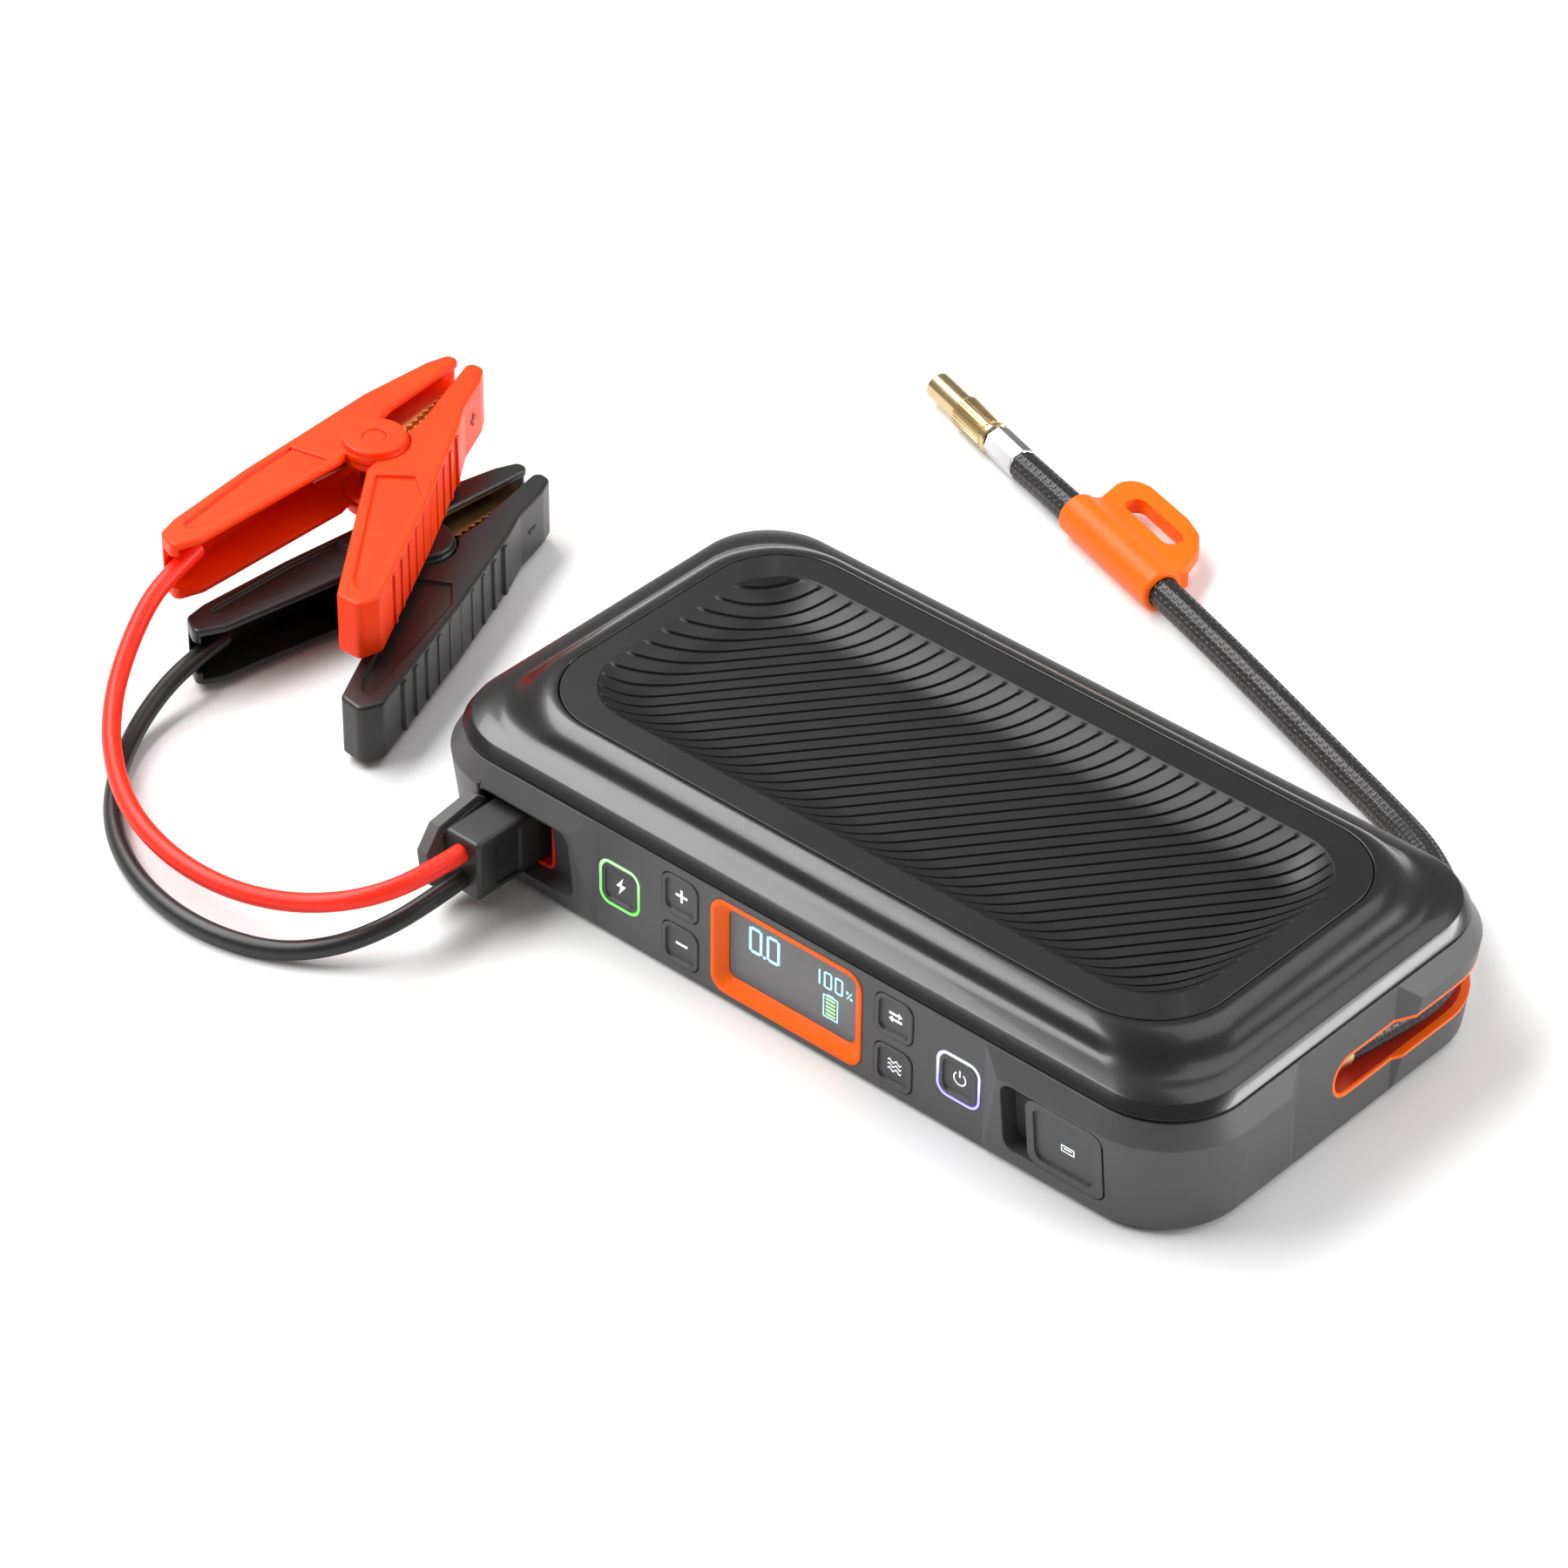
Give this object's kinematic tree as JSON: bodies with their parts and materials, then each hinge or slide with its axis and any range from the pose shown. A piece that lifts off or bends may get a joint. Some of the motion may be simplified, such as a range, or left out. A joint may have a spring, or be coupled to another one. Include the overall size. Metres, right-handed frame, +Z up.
{
  "type": "jump starter pack",
  "caption": "Pocket-size car battery jump starter with built-in air compressor: jumper lead with spring clamps, braided hose with screw-on valve chuck, lit keys and display.",
  "frame": {"origin": "middle of the pack's rubber base, on the floor", "axes": "+X along the pack to its right end, -Y out of the control panel, +Z up"},
  "size_m": [0.3888, 0.34, 0.0485],
  "materials": {
    "housing_grey": "fine satin texture, dark grey",
    "cover_black": "satin gloss black",
    "grip_black": "matte moulded grip",
    "gasket_black": "soft seal",
    "orange_plastic": "smooth bright orange",
    "lens_clear": "clear window",
    "display_dark": "lit colour display",
    "light_green": "glowing light guide",
    "light_violet": "glowing light guide",
    "key_grey": "satin dark grey keys with white symbols",
    "plug_black": "satin black",
    "lid_grey": "satin dark grey",
    "flap_grey": "soft rubber",
    "liner_red": "red plastic",
    "contact_brass": "machined",
    "hose_braid": "woven braid with light flecks",
    "chuck_brass": "polished, knurled collar",
    "chrome": "polished",
    "steel": "plain",
    "cable_red": "smooth flexible sheath",
    "cable_black": "smooth flexible sheath",
    "clamp_red": "satin red",
    "clamp_black": "satin black",
    "jaw_copper": "copper coloured plating",
    "cell_blue": "shrink sleeve",
    "inner_black": "plain moulding",
    "board_green": "solder mask",
    "nylon_white": "moulded gear",
    "pump_alloy": "cast"
  },
  "bodies": {
    "pack": {"lower_housing": "housing_grey", "top_cover": "cover_black", "grip_mat": "grip_black", "seam_gasket": "gasket_black", "base_pad": "gasket_black", "display_bezel": "orange_plastic", "display_lens": "lens_clear", "display_panel": "display_dark", "jump_light_ring": "light_green", "usb_light_ring": "light_violet", "usb_lid_pin": "steel", "usb_module": "inner_black", "port_flap_pin": "steel", "jump_socket": "liner_red", "socket_contacts": "contact_brass", "channel_liner": "liner_red", "hose_fitting": "contact_brass", "housing_screws": "steel", "battery_cells": "cell_blue", "battery_tray": "inner_black", "main_board": "board_green", "key_board": "board_green", "compressor_motor": "steel", "pump_frame": "pump_alloy", "pump_cylinder": "pump_alloy", "air_hose": "hose_braid", "hose_tab": "orange_plastic", "hose_ferrule": "chrome", "chuck_stem": "contact_brass", "chuck_seal": "gasket_black"},
    "jump_key": {"jump_button": "key_grey"},
    "usb_key": {"usb_button": "key_grey"},
    "plus_key": {"plus_button": "key_grey"},
    "minus_key": {"minus_button": "key_grey"},
    "unit_key": {"unit_button": "key_grey"},
    "air_key": {"air_button": "key_grey"},
    "usb_cover": {"usb_lid": "lid_grey"},
    "port_cover": {"port_flap": "flap_grey"},
    "chuck_grip": {"chuck_collar": "chuck_brass"},
    "pinion": {"motor_pinion": "contact_brass"},
    "crank": {"crank_gear": "nylon_white"},
    "piston": {"pump_piston": "nylon_white"},
    "jumper_lead": {"jump_plug": "plug_black", "plug_contacts": "contact_brass", "red_cable": "cable_red", "black_cable": "cable_black", "red_cable_half": "clamp_red", "red_pivot_pin": "clamp_red", "red_spring": "steel", "red_fixed_jaw": "jaw_copper", "black_cable_half": "clamp_black", "black_pivot_pin": "clamp_black", "black_spring": "steel", "black_fixed_jaw": "jaw_copper"},
    "red_lever": {"red_squeeze_half": "clamp_red", "red_moving_jaw": "jaw_copper"},
    "black_lever": {"black_squeeze_half": "clamp_black", "black_moving_jaw": "jaw_copper"}
  },
  "joints": [
    {"name": "jump_key_press", "type": "slide", "parent": "pack", "child": "jump_key", "axis": [0, 1, 0], "range_m": [0, 0.0008], "stiffness_N_per_m": 900},
    {"name": "usb_key_press", "type": "slide", "parent": "pack", "child": "usb_key", "axis": [0, 1, 0], "range_m": [0, 0.0008], "stiffness_N_per_m": 900},
    {"name": "plus_key_press", "type": "slide", "parent": "pack", "child": "plus_key", "axis": [0, 1, 0], "range_m": [0, 0.0008], "stiffness_N_per_m": 900},
    {"name": "minus_key_press", "type": "slide", "parent": "pack", "child": "minus_key", "axis": [0, 1, 0], "range_m": [0, 0.0008], "stiffness_N_per_m": 900},
    {"name": "unit_key_press", "type": "slide", "parent": "pack", "child": "unit_key", "axis": [0, 1, 0], "range_m": [0, 0.0008], "stiffness_N_per_m": 900},
    {"name": "air_key_press", "type": "slide", "parent": "pack", "child": "air_key", "axis": [0, 1, 0], "range_m": [0, 0.0008], "stiffness_N_per_m": 900},
    {"name": "usb_cover_hinge", "type": "hinge", "parent": "pack", "child": "usb_cover", "pos_m": [0.1052, -0.06866, 0.01789], "axis": [0, -0.1089, 0.994], "range_deg": [0, 90]},
    {"name": "port_cover_hinge", "type": "hinge", "parent": "pack", "child": "port_cover", "pos_m": [-0.1085, -0.06995, 0.01774], "axis": [0, -0.1089, 0.994], "range_deg": [-36, 0]},
    {"name": "plug_slide", "type": "slide", "parent": "pack", "child": "jumper_lead", "axis": [0, -1, 0], "range_m": [0, 0.025]},
    {"name": "red_clamp_hinge", "type": "hinge", "parent": "jumper_lead", "child": "red_lever", "pos_m": [-0.2335, 0.0145, 0.0331], "axis": [0, 0, 1], "range_deg": [-28, 0], "stiffness_Nm_per_rad": 1, "springref_deg": 20.05},
    {"name": "black_clamp_hinge", "type": "hinge", "parent": "jumper_lead", "child": "black_lever", "pos_m": [-0.2092, 0.00825, 0.0118], "axis": [0, 0, 1], "range_deg": [-28, 0], "stiffness_Nm_per_rad": 1, "springref_deg": 20.05},
    {"name": "chuck_turn", "type": "hinge", "parent": "pack", "child": "chuck_grip", "pos_m": [-0.1375, 0.1796, 0.00545], "axis": [-0.9471, 0.321, 0], "continuous": true},
    {"name": "crank_turn", "type": "hinge", "parent": "pack", "child": "crank", "pos_m": [0.0588, 0.014, 0.024], "axis": [0, 0, 1], "continuous": true},
    {"name": "pinion_turn", "type": "hinge", "parent": "pack", "child": "pinion", "pos_m": [0.078, 0.014, 0.024], "axis": [0, 0, 1], "continuous": true},
    {"name": "piston_stroke", "type": "slide", "parent": "pack", "child": "piston", "axis": [0, 1, 0], "range_m": [0, 0.006]}
  ],
  "couplings": [
    {"joint": "pinion_turn", "follows": "crank_turn", "ratio": -3}
  ]
}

——————

EXERCISE TASK — Restate the whole of the material exactly.

OUTPUT OF THE TASK —
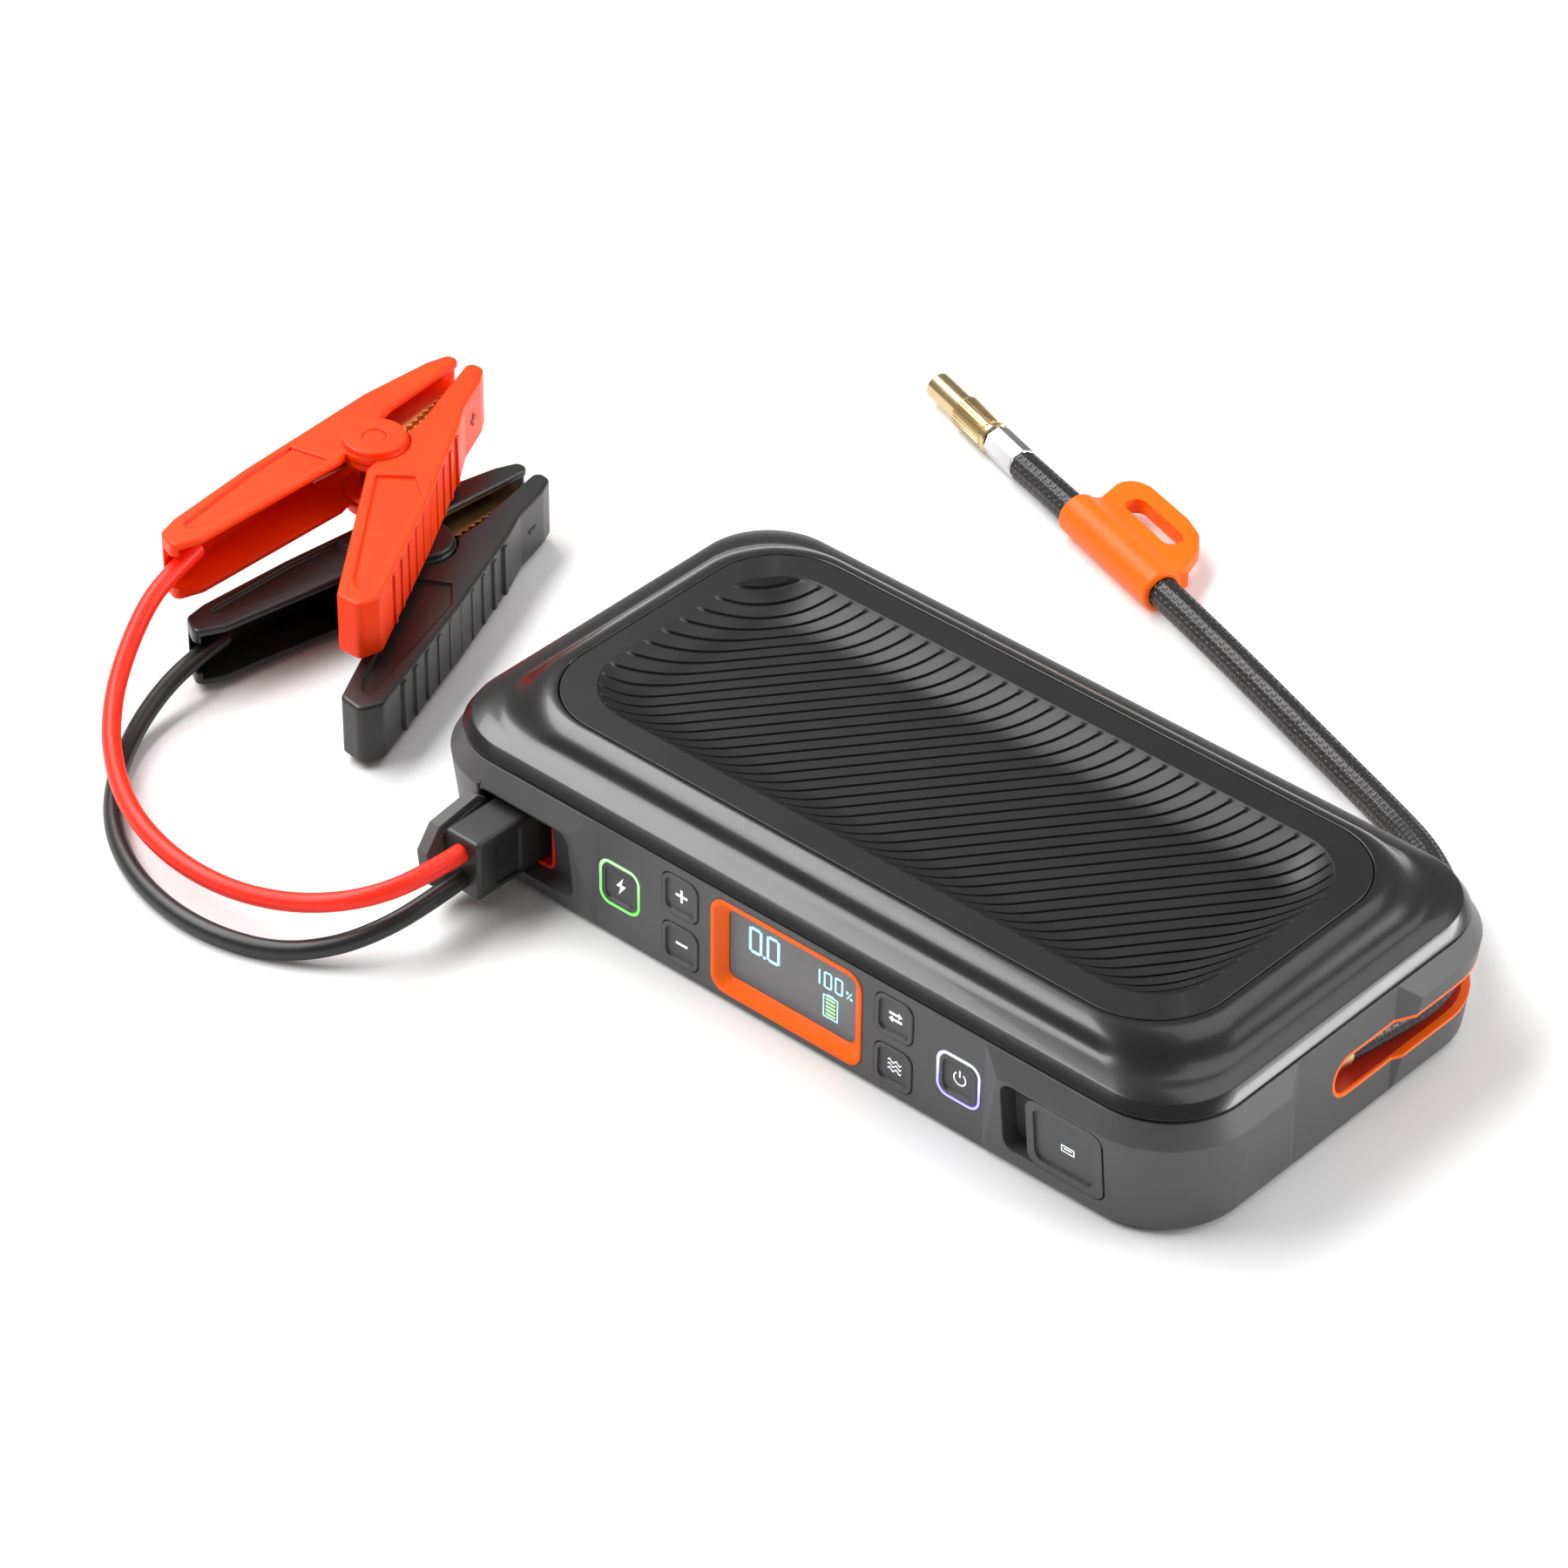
Give this object's kinematic tree as JSON: bodies with their parts and materials, then each hinge or slide with its axis and any range from the pose shown. A piece that lifts off or bends may get a joint. Some of the motion may be simplified, such as a range, or left out. A joint may have a spring, or be coupled to another one. Include the overall size. Metres, right-handed frame, +Z up.
{
  "type": "jump starter pack",
  "caption": "Pocket-size car battery jump starter with built-in air compressor: jumper lead with spring clamps, braided hose with screw-on valve chuck, lit keys and display.",
  "frame": {"origin": "middle of the pack's rubber base, on the floor", "axes": "+X along the pack to its right end, -Y out of the control panel, +Z up"},
  "size_m": [0.3888, 0.34, 0.0485],
  "materials": {
    "housing_grey": "fine satin texture, dark grey",
    "cover_black": "satin gloss black",
    "grip_black": "matte moulded grip",
    "gasket_black": "soft seal",
    "orange_plastic": "smooth bright orange",
    "lens_clear": "clear window",
    "display_dark": "lit colour display",
    "light_green": "glowing light guide",
    "light_violet": "glowing light guide",
    "key_grey": "satin dark grey keys with white symbols",
    "plug_black": "satin black",
    "lid_grey": "satin dark grey",
    "flap_grey": "soft rubber",
    "liner_red": "red plastic",
    "contact_brass": "machined",
    "hose_braid": "woven braid with light flecks",
    "chuck_brass": "polished, knurled collar",
    "chrome": "polished",
    "steel": "plain",
    "cable_red": "smooth flexible sheath",
    "cable_black": "smooth flexible sheath",
    "clamp_red": "satin red",
    "clamp_black": "satin black",
    "jaw_copper": "copper coloured plating",
    "cell_blue": "shrink sleeve",
    "inner_black": "plain moulding",
    "board_green": "solder mask",
    "nylon_white": "moulded gear",
    "pump_alloy": "cast"
  },
  "bodies": {
    "pack": {"lower_housing": "housing_grey", "top_cover": "cover_black", "grip_mat": "grip_black", "seam_gasket": "gasket_black", "base_pad": "gasket_black", "display_bezel": "orange_plastic", "display_lens": "lens_clear", "display_panel": "display_dark", "jump_light_ring": "light_green", "usb_light_ring": "light_violet", "usb_lid_pin": "steel", "usb_module": "inner_black", "port_flap_pin": "steel", "jump_socket": "liner_red", "socket_contacts": "contact_brass", "channel_liner": "liner_red", "hose_fitting": "contact_brass", "housing_screws": "steel", "battery_cells": "cell_blue", "battery_tray": "inner_black", "main_board": "board_green", "key_board": "board_green", "compressor_motor": "steel", "pump_frame": "pump_alloy", "pump_cylinder": "pump_alloy", "air_hose": "hose_braid", "hose_tab": "orange_plastic", "hose_ferrule": "chrome", "chuck_stem": "contact_brass", "chuck_seal": "gasket_black"},
    "jump_key": {"jump_button": "key_grey"},
    "usb_key": {"usb_button": "key_grey"},
    "plus_key": {"plus_button": "key_grey"},
    "minus_key": {"minus_button": "key_grey"},
    "unit_key": {"unit_button": "key_grey"},
    "air_key": {"air_button": "key_grey"},
    "usb_cover": {"usb_lid": "lid_grey"},
    "port_cover": {"port_flap": "flap_grey"},
    "chuck_grip": {"chuck_collar": "chuck_brass"},
    "pinion": {"motor_pinion": "contact_brass"},
    "crank": {"crank_gear": "nylon_white"},
    "piston": {"pump_piston": "nylon_white"},
    "jumper_lead": {"jump_plug": "plug_black", "plug_contacts": "contact_brass", "red_cable": "cable_red", "black_cable": "cable_black", "red_cable_half": "clamp_red", "red_pivot_pin": "clamp_red", "red_spring": "steel", "red_fixed_jaw": "jaw_copper", "black_cable_half": "clamp_black", "black_pivot_pin": "clamp_black", "black_spring": "steel", "black_fixed_jaw": "jaw_copper"},
    "red_lever": {"red_squeeze_half": "clamp_red", "red_moving_jaw": "jaw_copper"},
    "black_lever": {"black_squeeze_half": "clamp_black", "black_moving_jaw": "jaw_copper"}
  },
  "joints": [
    {"name": "jump_key_press", "type": "slide", "parent": "pack", "child": "jump_key", "axis": [0, 1, 0], "range_m": [0, 0.0008], "stiffness_N_per_m": 900},
    {"name": "usb_key_press", "type": "slide", "parent": "pack", "child": "usb_key", "axis": [0, 1, 0], "range_m": [0, 0.0008], "stiffness_N_per_m": 900},
    {"name": "plus_key_press", "type": "slide", "parent": "pack", "child": "plus_key", "axis": [0, 1, 0], "range_m": [0, 0.0008], "stiffness_N_per_m": 900},
    {"name": "minus_key_press", "type": "slide", "parent": "pack", "child": "minus_key", "axis": [0, 1, 0], "range_m": [0, 0.0008], "stiffness_N_per_m": 900},
    {"name": "unit_key_press", "type": "slide", "parent": "pack", "child": "unit_key", "axis": [0, 1, 0], "range_m": [0, 0.0008], "stiffness_N_per_m": 900},
    {"name": "air_key_press", "type": "slide", "parent": "pack", "child": "air_key", "axis": [0, 1, 0], "range_m": [0, 0.0008], "stiffness_N_per_m": 900},
    {"name": "usb_cover_hinge", "type": "hinge", "parent": "pack", "child": "usb_cover", "pos_m": [0.1052, -0.06866, 0.01789], "axis": [0, -0.1089, 0.994], "range_deg": [0, 90]},
    {"name": "port_cover_hinge", "type": "hinge", "parent": "pack", "child": "port_cover", "pos_m": [-0.1085, -0.06995, 0.01774], "axis": [0, -0.1089, 0.994], "range_deg": [-36, 0]},
    {"name": "plug_slide", "type": "slide", "parent": "pack", "child": "jumper_lead", "axis": [0, -1, 0], "range_m": [0, 0.025]},
    {"name": "red_clamp_hinge", "type": "hinge", "parent": "jumper_lead", "child": "red_lever", "pos_m": [-0.2335, 0.0145, 0.0331], "axis": [0, 0, 1], "range_deg": [-28, 0], "stiffness_Nm_per_rad": 1, "springref_deg": 20.05},
    {"name": "black_clamp_hinge", "type": "hinge", "parent": "jumper_lead", "child": "black_lever", "pos_m": [-0.2092, 0.00825, 0.0118], "axis": [0, 0, 1], "range_deg": [-28, 0], "stiffness_Nm_per_rad": 1, "springref_deg": 20.05},
    {"name": "chuck_turn", "type": "hinge", "parent": "pack", "child": "chuck_grip", "pos_m": [-0.1375, 0.1796, 0.00545], "axis": [-0.9471, 0.321, 0], "continuous": true},
    {"name": "crank_turn", "type": "hinge", "parent": "pack", "child": "crank", "pos_m": [0.0588, 0.014, 0.024], "axis": [0, 0, 1], "continuous": true},
    {"name": "pinion_turn", "type": "hinge", "parent": "pack", "child": "pinion", "pos_m": [0.078, 0.014, 0.024], "axis": [0, 0, 1], "continuous": true},
    {"name": "piston_stroke", "type": "slide", "parent": "pack", "child": "piston", "axis": [0, 1, 0], "range_m": [0, 0.006]}
  ],
  "couplings": [
    {"joint": "pinion_turn", "follows": "crank_turn", "ratio": -3}
  ]
}